1. You must use C or C++.
2. Your code must be runnable in 64 – bit Ubuntu 18.04.1 LTS Desktop machines. This is the environment in which the auto-grader runs. You program must fulfill the given assignment requirements to get said scores.
3. If you need to use a library for data structures, you MUST get the approval of the course staff. Additionally, you MUST acknowledge the source in a README in mp 2 folder. However, algorithms MUST be your own.
4. The auto-grader will test every groups current version every night, starting at 6PM. The TAs will try their best to make sure this is the case, but bugs happen. We will make an announcement of its starting date.

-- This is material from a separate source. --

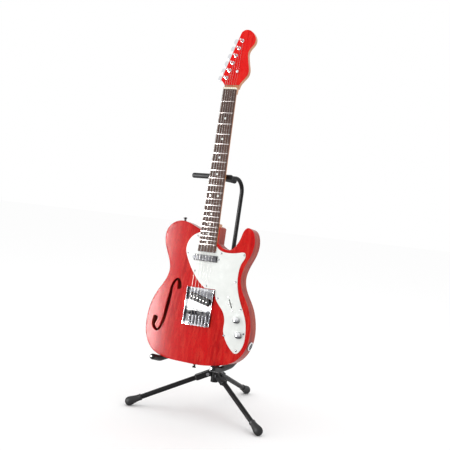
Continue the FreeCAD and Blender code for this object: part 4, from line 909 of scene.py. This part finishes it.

• Do a git pull the next morning to see your score in mp 2 /result.txt.
• The score you are given before the deadline is for your reference and has no effect on your final grade.
• The late penalty is applied to the last git commit you make for anything in the folder mp 2. If you want to make any change in mp 2 that does not change your code, please wait until the third day after the deadline to make it.

5. Do not make your private repository public. You will be held partially responsible for any resultant plagiarism.
6. You must work alone or with your teammate (for MP 2 and MP 3 ). Your code must be your own in your group. You can discuss very general concepts with other groups, but if you find yourself looking at a screen/whiteboard full of pseudo code (let alone real code), you are going too far.

• Refer to the class slides and official student handbook for academic integrity policy. In summary, the standard for guilt is more probable than nor probable, and penalties range from warning to recommending suspension/expulsion, based entirely on the instructors impression of the situation.
• The College of Engineering has some guidelines for penalties that we think are reasonable, but we reserve the right to ignore them when appropriate.

7. Revision Notes

1. Corrected the log message example in page 4 by adding the missing text: sending packet dest 11 nexthop 11 message hello there!